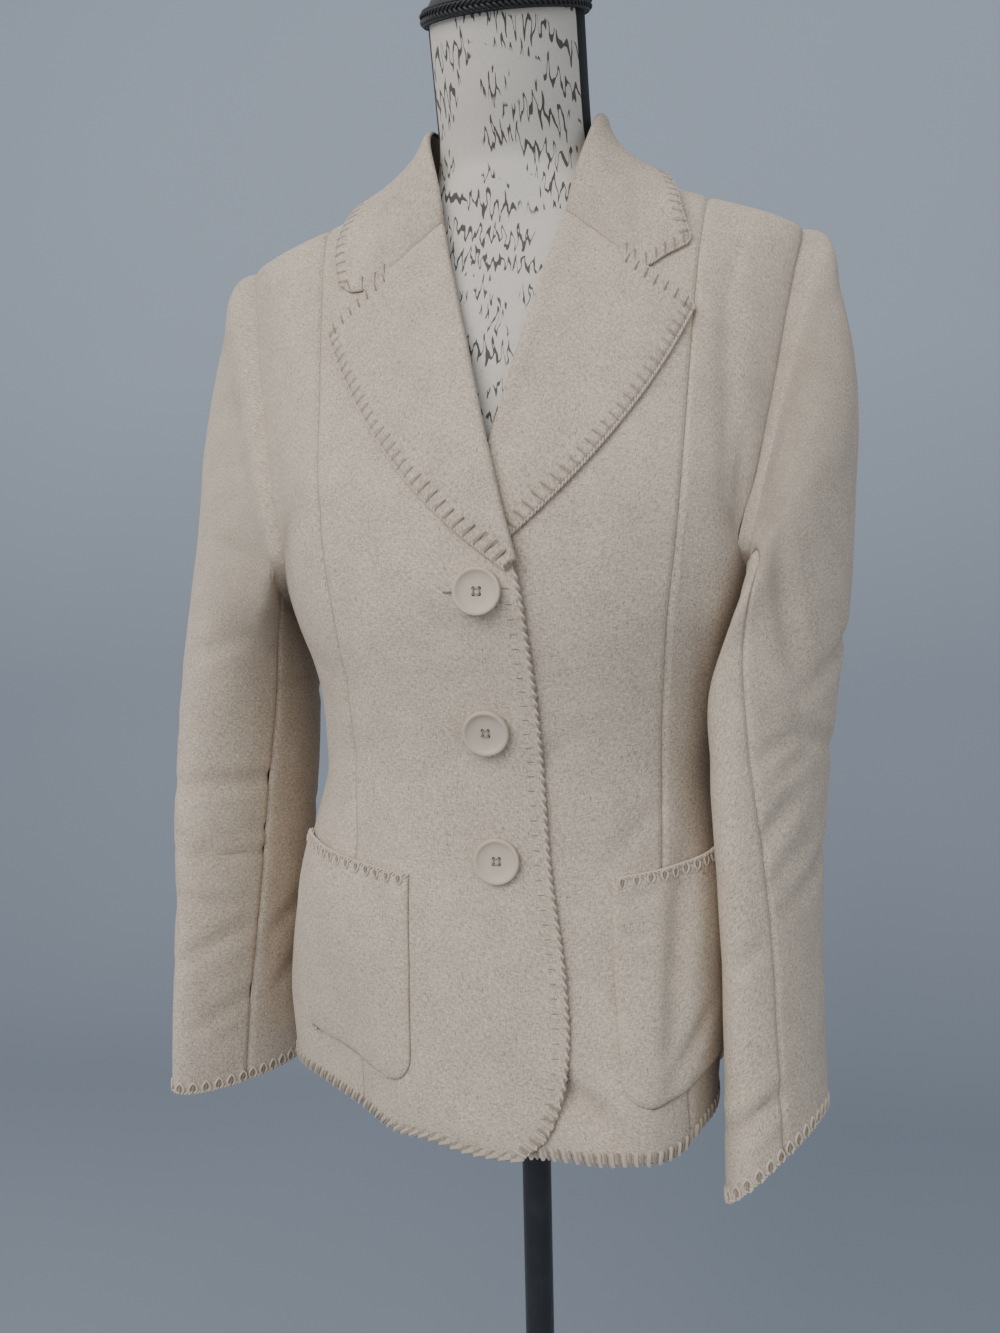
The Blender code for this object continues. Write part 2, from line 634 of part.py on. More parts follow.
def neckline_point(side, share):
    """Point of the panels' neckline at a share of the way from the gorge seam to the centre back."""
    front, back = neckline_front(), neckline_back()
    shoulder_share = 0.45
    if share < shoulder_share:
        line, position, behind = front, share / shoulder_share, False
    else:
        line, position, behind = back, (share - shoulder_share) / (1 - shoulder_share), True
    place = position * (len(line) - 1)
    index = min(int(place), len(line) - 2)
    t = place - index
    x, z = (a + (b - a) * t for a, b in zip(line[index], line[index + 1]))
    return side_point(side, x, z, 0.0, behind)


def stand_column(side, share):
    """Stand from the neckline up to the underside of the collar's fold, outer skin first."""
    fold, _, _, out = collar_frame(side, share)
    foot = neckline_point(side, share)
    inward = Vector((-foot.x, -foot.y, 0.0)).normalized()
    foot = foot + Vector((0.0, 0.0, REST_GAP))
    head_outer, head_inner = fold - out * REST_GAP, fold - out * (REST_GAP + CLOTH)
    pairs = []
    for rise in (0.0, 0.5, 1.0):
        pairs.append((foot.lerp(head_outer, rise), (foot + inward * CLOTH).lerp(head_inner, rise)))
    return pairs


def build_stand(collection, material):
    last = STAND_FIRST_COLUMN / COLLAR_HALF_COLUMNS
    lines = [stand_column(side, share) for side, share in collar_places() if share >= last]
    columns, rows = len(lines) - 1, len(lines[0]) - 1
    cloth_shell("collar_stand", columns, rows, lambda column, row: lines[column][row], collection, material)


# ---------------------------------------------------------------- pockets
def angle_along(side, start, z, distance):
    """Angle reached from a start angle after a distance along the cloth, away from the front."""
    step = math.radians(1.0)
    angle, place = start, body_face(side.sign * start, z)
    while distance > 0:
        ahead = body_face(side.sign * (angle + step), z)
        length = (ahead - place).length
        angle += step * min(distance / length, 1.0)
        place = ahead
        distance -= length
    return angle


def build_pocket(side, collection, material):
    def corner_inset(height):
        short = max(POCKET_CORNER - height, 0.0)
        return POCKET_CORNER - math.sqrt(POCKET_CORNER ** 2 - short ** 2)

    def skins(column, row):
        across, up = column / POCKET_COLUMNS, (row / POCKET_ROWS) ** 1.4
        height = (POCKET_TOP_Z - POCKET_BOTTOM_Z) * up
        z = POCKET_BOTTOM_Z + height + POCKET_TOP_RISE * across
        inset = corner_inset(height)
        distance = inset + across * (POCKET_WIDTH - 2 * inset)
        start = view_angle(side.pocket_x, z)
        angle = angle_along(side, start, z, distance)
        low = front_lift(side, view_x(angle, z), z) + LAY_GAP
        return (body_point(side.sign * angle, z, low + FACED_CLOTH), body_point(side.sign * angle, z, low))

    cloth_shell(f"pocket_{side.name}", POCKET_COLUMNS, POCKET_ROWS, skins, collection, material)


# ---------------------------------------------------------------- sleeves
def armhole_point(side, step, lift, shrink=0.0):
    """Point of the armhole seam, or of a loop shrunk towards the armhole's centre."""
    y, z = armhole_turn(step % ARM_STEPS)
    to_centre = Vector((ARMHOLE_CENTRE[0] - y, ARMHOLE_CENTRE[1] - z)).normalized() * shrink
    y, z = y + to_centre.x, z + to_centre.y
    return body_point(side.sign * side_view_angle(y, z), z, lift)


def head_point(side, turn):
    """Point of a sleeve's head, which stands straight out from the armhole seam."""
    y, z = armhole_turn(turn / 360 * ARM_STEPS % ARM_STEPS)
    seam = body_face(side_view_angle(y, z), z)
    least, most = HEAD_OUT
    out = least + (most - least) * max(math.cos(math.radians(turn)), 0.0)
    return Vector((side.sign * (seam.x + out), seam.y * HEAD_SPREAD, z - HEAD_DROP))


def sleeve_face(side, ring, turn):
    """Outer face of a sleeve. Ring 1 is its head, and turn runs from its outer line over the front."""
    row = (LEFT_SLEEVE if side.sign > 0 else RIGHT_SLEEVE).at(ring)
    across, forward = math.cos(math.radians(turn)), math.sin(math.radians(turn))
    sink = row.slouch * forward * (1.0 if forward > 0 else BACK_SLOUCH)
    forward = math.sin(math.radians(turn - sink))
    x = (row.outer_x + row.inner_x) / 2 + across * (row.outer_x - row.inner_x) / 2
    z = (row.outer_z + row.inner_z) / 2 + across * (row.outer_z - row.inner_z) / 2
    yaw = math.radians(row.yaw)
    x -= forward * row.half_deep * math.sin(yaw)
    point = Vector((side.sign * x, row.y - forward * row.half_deep * math.cos(yaw), z))
    rise = max(FIRST_RING - ring, 0.0) / (FIRST_RING - 1)
    bulge = side.shoulder_bulge * 2 * rise * (1 - rise) * (1 + across)
    return point.lerp(head_point(side, turn), rise) + Vector((side.sign * bulge, 0.0, 0.0))


def sleeve_skins(side, ring, turn):
    step, turn_step = 0.05, 1.0
    down = (sleeve_face(side, min(ring + step, SLEEVE_RINGS), turn)
            - sleeve_face(side, max(ring - step, 1), turn))
    around = sleeve_face(side, ring, turn + turn_step) - sleeve_face(side, ring, turn - turn_step)
    out = around.cross(down).normalized() * side.sign
    face = sleeve_face(side, ring, turn)
    return face, face - out * CLOTH


def build_sleeve_piece(side, name, seams, collection, material):
    """One cut piece of a sleeve. seams holds the turn of its two seams at the armhole and the cuff."""
    (start, start_cuff), (end, end_cuff) = seams
    columns = round((end - start) * ARM_STEPS / 360)
    rings = SLEEVE_RINGS
    grid = {}
    for column in range(columns + 1):
        for ring in range(rings + 1):
            down = ring / rings
            head_turn = start + (end - start) * column / columns
            cuff_turn = start_cuff + (end_cuff - start_cuff) * column / columns
            turn = head_turn + (cuff_turn - head_turn) * smooth_step(0.0, 1.0, down)
            if ring == 0:
                step = head_turn * ARM_STEPS / 360
                grid[column, ring] = (armhole_point(side, step, SLEEVE_LIFT, -0.3 * CLOTH),
                                      armhole_point(side, step, SLEEVE_LIFT, 0.7 * CLOTH))
            else:
                grid[column, ring] = sleeve_skins(side, ring, turn)
    grid = inset_rim(grid, columns, rings, HALF_SLEEVE_SEAM)
    cloth_shell(f"{name}_{side.name}", columns, rings, lambda *place: grid[place], collection, material)


def build_sleeve(side, collection, material):
    front, front_cuff = side.front_seam
    back = (BACK_SEAM, BACK_SEAM + side.back_twist)
    build_sleeve_piece(side, "top_sleeve", ((back[0] - 360, back[1] - 360), (front, front_cuff)),
                       collection, material)
    build_sleeve_piece(side, "under_sleeve", ((front, front_cuff), back), collection, material)


# ---------------------------------------------------------------- turned and primitive pieces
def turned(name, profile, steps, collection, material):
    """Solid turned about its own Z axis from (radius, height) points, top to bottom."""
    mesh = bpy.data.meshes.new(name)
    points = [(radius, 0.0, height) for radius, height in profile]
    mesh.from_pydata(points, [(i, i + 1) for i in range(len(points) - 1)], [])
    mesh.materials.append(material)
    thing = bpy.data.objects.new(name, mesh)
    collection.objects.link(thing)
    screw = thing.modifiers.new("turn", "SCREW")
    screw.steps = steps
    screw.render_steps = steps
    screw.use_merge_vertices = True
    screw.merge_threshold = 0.00002
    screw.use_smooth_shade = True
    return thing


def build_button(place, collection, cutters, material):
    name, x, z = place["name"], place["x"], place["z"]
    rim, deep = BUTTON_RADIUS, BUTTON_THICKNESS
    profile = ((0.0, 0.66 * deep), (0.58 * rim, 0.66 * deep), (0.74 * rim, deep), (0.90 * rim, deep),
               (rim, 0.70 * deep), (rim, 0.30 * deep), (0.90 * rim, 0.0), (0.0, 0.0))
    button = turned(name, profile, BUTTON_SEGMENTS, collection, material)
    lift = front_lift(RIGHT, -x, z) + place["gap"]
    seat = side_point(RIGHT, -x, z, lift)
    normal = (side_point(RIGHT, -x, z, lift + 0.001) - seat).normalized()
    button.location = seat
    button.rotation_euler = normal.to_track_quat("Z", "Y").to_euler()
    editor = bmesh.new()
    for across in (-1, 1):
        for up in (-1, 1):
            made = bmesh.ops.create_cone(editor, cap_ends=True, segments=6, depth=4 * deep,
                                         radius1=BUTTON_HOLE_RADIUS, radius2=BUTTON_HOLE_RADIUS)
            offset = Vector((across, up, 0.0)) * BUTTON_HOLE_PITCH / 2
            bmesh.ops.translate(editor, verts=made["verts"], vec=offset)
    cutter = new_object(f"{name}_holes", editor, cutters, material)
    cutter.parent = button
    cutter.hide_render = True
    cutter.display_type = "WIRE"
    cut = button.modifiers.new("holes", "BOOLEAN")
    cut.object = cutter
    cut.operation = "DIFFERENCE"
    cut.solver = "EXACT"


# ---------------------------------------------------------------- dress form and its stand
def form_ring_point(index, angle):
    """Point of the form's skin on one of its rings, counted from the torso's underside."""
    if index < len(TORSO_RINGS):
        ring = TORSO_RINGS[index]
        point = body_point(angle, ring["z"], -(CLOTH + ring["ease"]))
        if index == 0:
            point.z = TORSO_FLOOR_Z
        return point
    ring = NECK_RINGS[index - len(TORSO_RINGS)]
    depth = -math.cos(angle) * ring["half_depth"]
    lean = math.radians(ring["lean"])
    return Vector((math.sin(angle) * ring["half_width"], ring["y"] + depth * math.cos(lean),
                   ring["z"] + depth * math.sin(lean)))


def build_torso(collection, material):
    rings = len(TORSO_RINGS) + len(NECK_RINGS)
    editor = bmesh.new()
    bmesh.ops.create_uvsphere(editor, u_segments=FORM_SEGMENTS, v_segments=rings + 1, radius=1.0)
    for vert in editor.verts:
        level = round((1 - math.acos(max(-1.0, min(1.0, vert.co.z))) / math.pi) * (rings + 1))
        index = min(max(level - 1, 0), rings - 1)
        if 0 < level <= rings:
            vert.co = form_ring_point(index, math.atan2(vert.co.x, -vert.co.y))
        else:
            front, behind = form_ring_point(index, 0.0), form_ring_point(index, math.pi)
            vert.co = (front + behind) / 2
    new_object("form_torso", editor, collection, material)


def build_neck_cap(collection, material):
    lean = math.radians(NECK_TOP["lean"])
    axis = Vector((0.0, -math.sin(lean), math.cos(lean)))
    seat = Vector((0.0, NECK_TOP["y"], NECK_TOP["z"])) + axis * REST_GAP
    radius = CAP_RADIUS
    profile = ((0.0, CAP_HEIGHT), (0.55 * radius, 0.94 * CAP_HEIGHT), (0.85 * radius, 0.74 * CAP_HEIGHT),
               (radius, 0.45 * CAP_HEIGHT), (radius, 0.0), (0.0, 0.0))
    cap = turned("neck_cap", profile, FORM_SEGMENTS, collection, material)
    cap.location = seat
    cap.rotation_euler = (lean, 0.0, 0.0)
    bpy.ops.mesh.primitive_torus_add(
        major_segments=FORM_SEGMENTS, minor_segments=8, major_radius=radius + TRIM_RADIUS + REST_GAP,
        minor_radius=TRIM_RADIUS, location=seat + axis * TRIM_RADIUS, rotation=(lean, 0.0, 0.0))
    adopt(bpy.context.object, "neck_trim", collection, material)


def adopt(thing, name, collection, material):
    for owner in list(thing.users_collection):
        owner.objects.unlink(thing)
    collection.objects.link(thing)
    thing.name = name
    thing.data.materials.append(material)
    thing.data.shade_smooth()
    thing.data.set_sharp_from_angle(angle=math.radians(40.0))


def build_stand_pole(collection, material):
    top, foot = TORSO_FLOOR_Z - REST_GAP, BASE_HUB_HEIGHT + REST_GAP
    bpy.ops.mesh.primitive_cylinder_add(vertices=24, radius=POLE_RADIUS, depth=top - foot,
                                        location=(0.0, 0.0, (top + foot) / 2))
    adopt(bpy.context.object, "pole", collection, material)
    profile = ((0.0, BASE_HUB_HEIGHT), (0.020, BASE_HUB_HEIGHT), (0.023, BASE_HUB_HEIGHT - 0.003),
               (0.024, 0.014), (0.60 * BASE_RADIUS, 0.011), (0.95 * BASE_RADIUS, 0.007),
               (BASE_RADIUS, 0.004), (BASE_RADIUS, 0.0), (0.0, 0.0))
    turned("base", profile, 48, collection, material)


# ---------------------------------------------------------------- assembly
def new_material(name):
    colour, roughness, metallic = COLOURS[name]
    material = bpy.data.materials.new(name)
    material.use_nodes = True
    shader = material.node_tree.nodes["Principled BSDF"]
    shader.inputs["Base Color"].default_value = (*colour, 1.0)
    shader.inputs["Roughness"].default_value = roughness
    shader.inputs["Metallic"].default_value = metallic
    return material


def new_collection(name):
    collection = bpy.data.collections.new(name)
    bpy.context.scene.collection.children.link(collection)
    return collection


def main():
    for thing in list(bpy.data.objects):
        bpy.data.objects.remove(thing, do_unlink=True)
    blazer, cutters = new_collection("blazer_on_dress_form"), new_collection("cutters")
    material = {name: new_material(name) for name in COLOURS}
    for side in SIDES:
        build_front(side, blazer, material["cloth"])
        build_side_front(side, blazer, material["cloth"])
        build_back(side, blazer, material["cloth"])
        build_lapel(side, blazer, material["cloth"])
        build_pocket(side, blazer, material["cloth"])
        build_sleeve(side, blazer, material["cloth"])
    build_collar(blazer, material["cloth"])
    build_stand(blazer, material["cloth"])
    for place in BUTTONS:
        build_button(place, blazer, cutters, material["button"])
    build_torso(blazer, material["cover"])
    build_neck_cap(blazer, material["trim"])
    build_stand_pole(blazer, material["stand"])


main()
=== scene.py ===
"""A three-button blazer with blanket-stitched edges, buttoned on a dress form.

Metres, +Z up. The blazer faces -Y and the wearer's left is +X. The cloth follows one torso surface, read
from BODY by the angle around it (0 at the centre front) and the height. Panels are laid out in the front or
back view of that surface. In side-neutral functions x is positive towards the panel's own side, and
side.sign is +1 for the wearer's left and -1 for the right.
"""
import functools
import math
from collections import namedtuple

import bmesh
import bpy
import numpy as np
from mathutils import Matrix, Vector, noise


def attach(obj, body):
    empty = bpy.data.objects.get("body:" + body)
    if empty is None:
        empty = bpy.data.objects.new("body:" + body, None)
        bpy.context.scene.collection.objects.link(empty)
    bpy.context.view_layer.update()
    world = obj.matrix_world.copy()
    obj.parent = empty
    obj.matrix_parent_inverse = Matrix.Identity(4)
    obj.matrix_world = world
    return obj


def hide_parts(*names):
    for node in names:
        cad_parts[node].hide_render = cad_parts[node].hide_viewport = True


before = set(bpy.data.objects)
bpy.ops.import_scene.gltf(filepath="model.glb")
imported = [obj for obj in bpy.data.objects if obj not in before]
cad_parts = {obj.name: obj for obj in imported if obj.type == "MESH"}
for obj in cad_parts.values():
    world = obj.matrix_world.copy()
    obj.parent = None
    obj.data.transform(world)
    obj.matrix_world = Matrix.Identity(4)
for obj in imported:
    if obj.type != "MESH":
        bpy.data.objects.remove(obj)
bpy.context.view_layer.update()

bl_info = {
    "name": "Blazer on Dress Form",
    "version": (1, 0, 0),
    "blender": (4, 5, 0),
    "location": "View3D > Sidebar > Blazer",
    "description": "Builds a three-button blazer with hand-stitched edges on a dress form",
    "category": "Add Mesh",
}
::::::
In the listing above, reproduce the first line and each one after it through the line that contains "return side_point(side, x, z, 0.0, behind)".

§ **Correct output**:
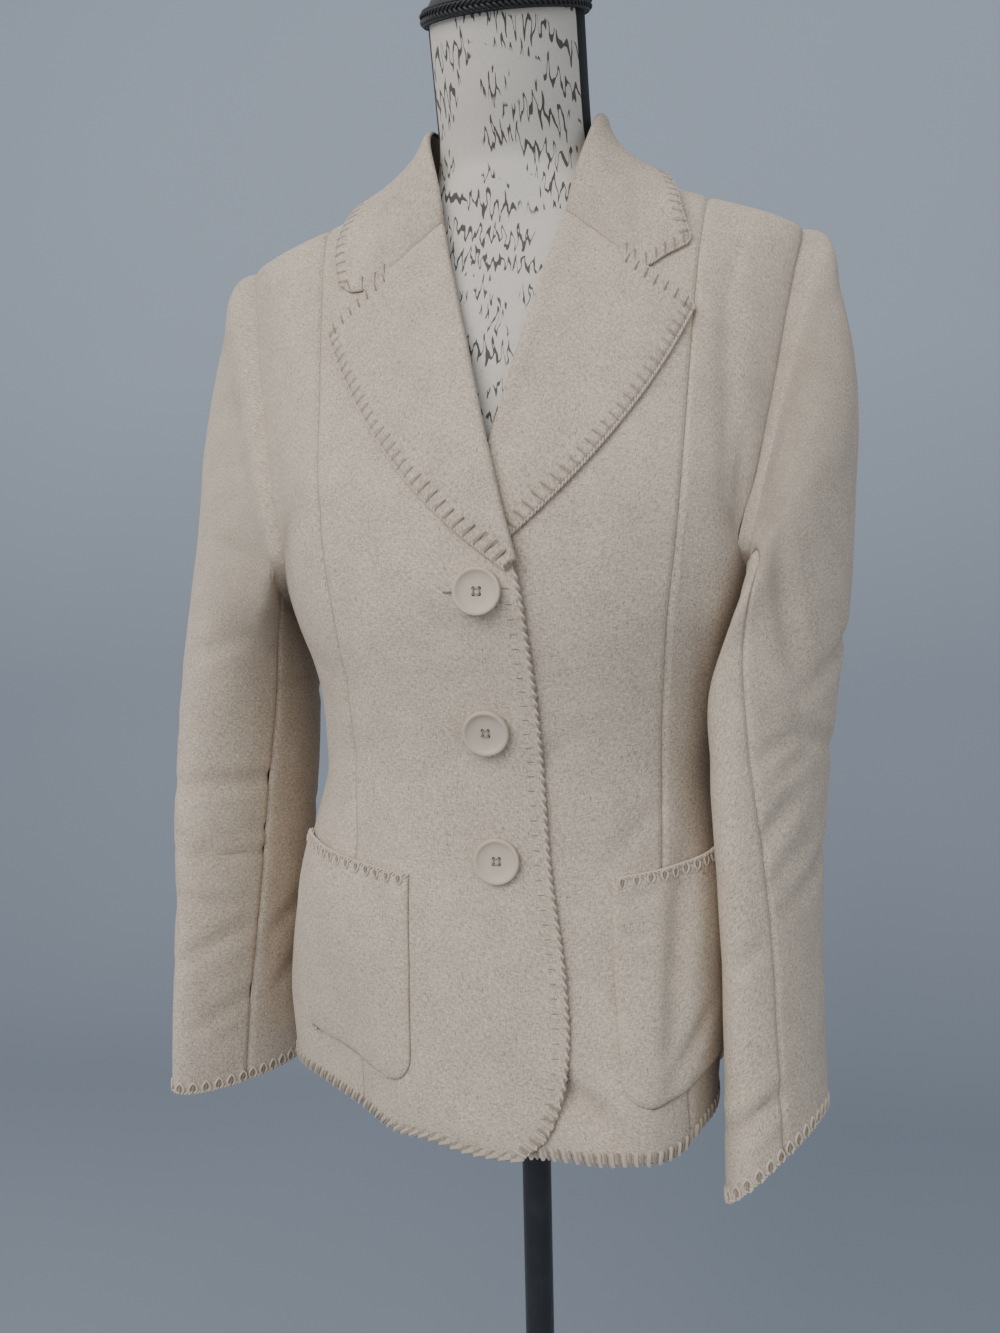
The Blender code for this object continues. Write part 2, from line 634 of part.py on. More parts follow.
def neckline_point(side, share):
    """Point of the panels' neckline at a share of the way from the gorge seam to the centre back."""
    front, back = neckline_front(), neckline_back()
    shoulder_share = 0.45
    if share < shoulder_share:
        line, position, behind = front, share / shoulder_share, False
    else:
        line, position, behind = back, (share - shoulder_share) / (1 - shoulder_share), True
    place = position * (len(line) - 1)
    index = min(int(place), len(line) - 2)
    t = place - index
    x, z = (a + (b - a) * t for a, b in zip(line[index], line[index + 1]))
    return side_point(side, x, z, 0.0, behind)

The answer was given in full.